The deceased had not updated his will, which continued to leave his estate to his spouse.  Because the marriage had not been formally dissolved by court order, section 19 of the Wills Act 2007 did not apply.  That section automatically cancels gifts to a former spouse or civil union partner only where the relationship has been dissolved by court order before death.

As a result, the surviving spouse was entitled to inherit under the will, despite the long separation and prior relationship property division.  

This is the same practical risk exposed by Rimmer.  Documents created at different stages of life can interact in unexpected ways if they are not reviewed together.  The key risk is not the misuse of section 61 election, but that a contracting-out agreement that does not clearly address division on death may unintentionally determine the size of the estate before any will or intestacy provisions take effect.

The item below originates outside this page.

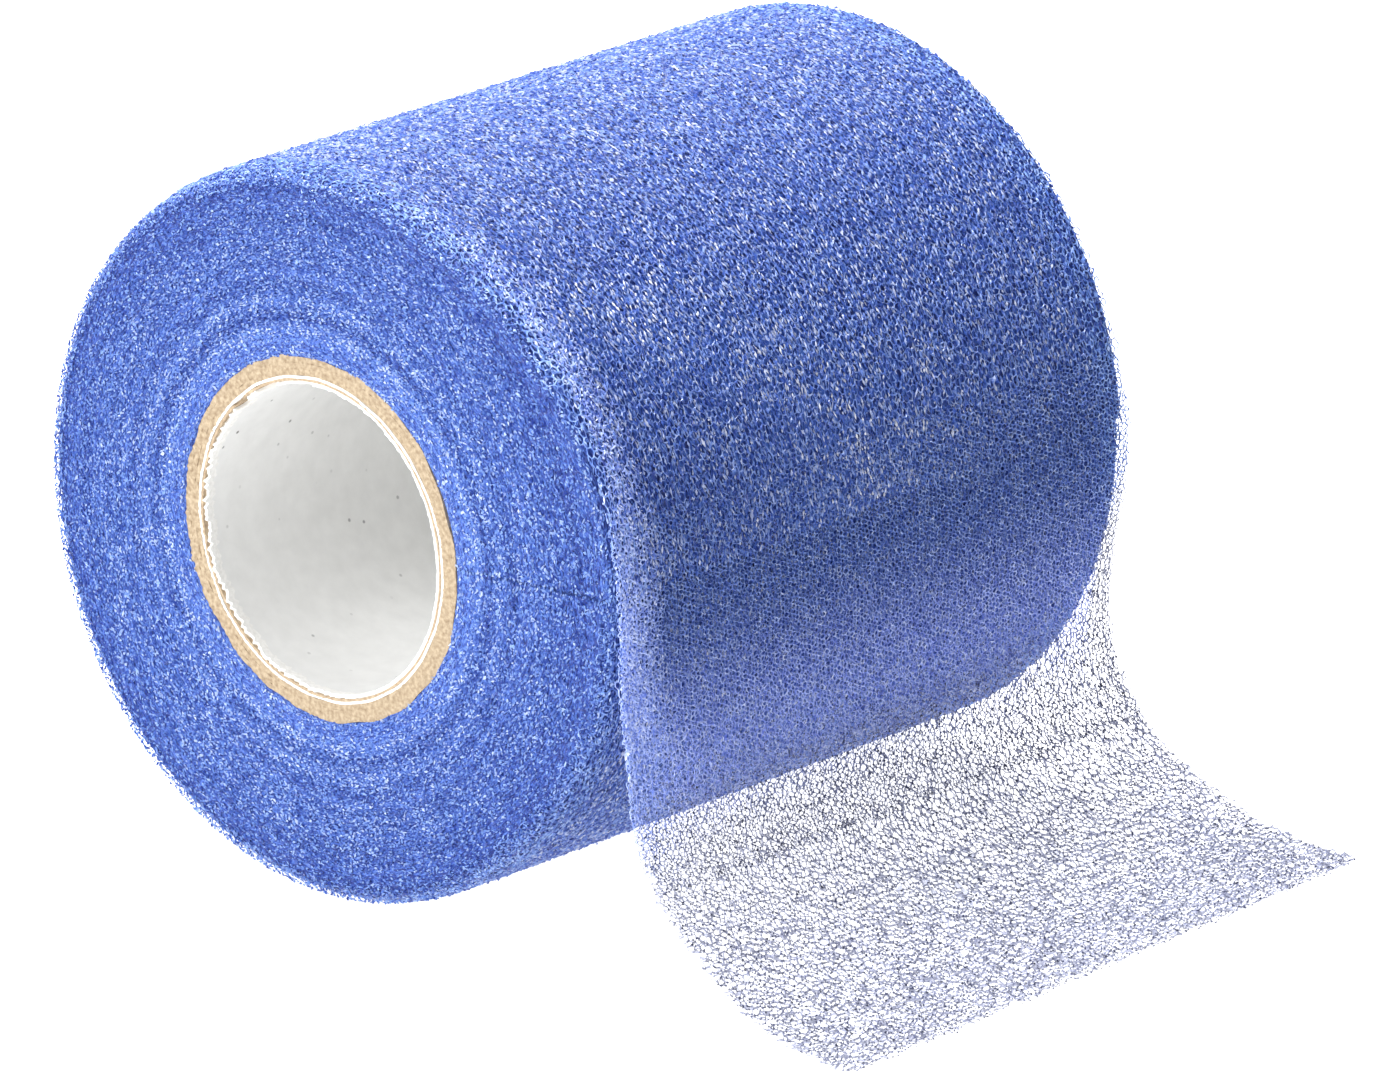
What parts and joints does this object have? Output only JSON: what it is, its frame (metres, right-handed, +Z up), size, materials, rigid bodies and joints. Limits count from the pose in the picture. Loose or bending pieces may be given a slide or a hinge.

Opinion: contracting-out agreements now do more than people realise

Rimmer highlights that contracting out agreements are no longer merely relationship documents.  Where they address division on death, they also determine what property forms part of the deceased’s estate and therefore influence how that estate is distributed.

In our view, this has important implications:

  • contracting out agreements should be drafted with death in mind, not just separation;
  • after-death intentions should be clearly addressed within the agreement itself; and
  • wills must be reviewed and aligned to reflect those intentions.

Contracting-out agreements remain a valuable planning tool but they cannot operate in isolation.

Practical takeaway

Section 21 agreements operate first, wills operate second.  

If they are not drafted and reviewed together, the outcome can surprise everyone.

The significance of the Rimmer case is not that contracting-out agreements should be avoided but that  effective estate planning now requires coordination between:

  • relationship property agreements;
  • wills; and
  • asset ownership structures.

 

With careful drafting and regular review, people can avoid unintended outcomes and ensure their intentions are properly carried through both during life and on death.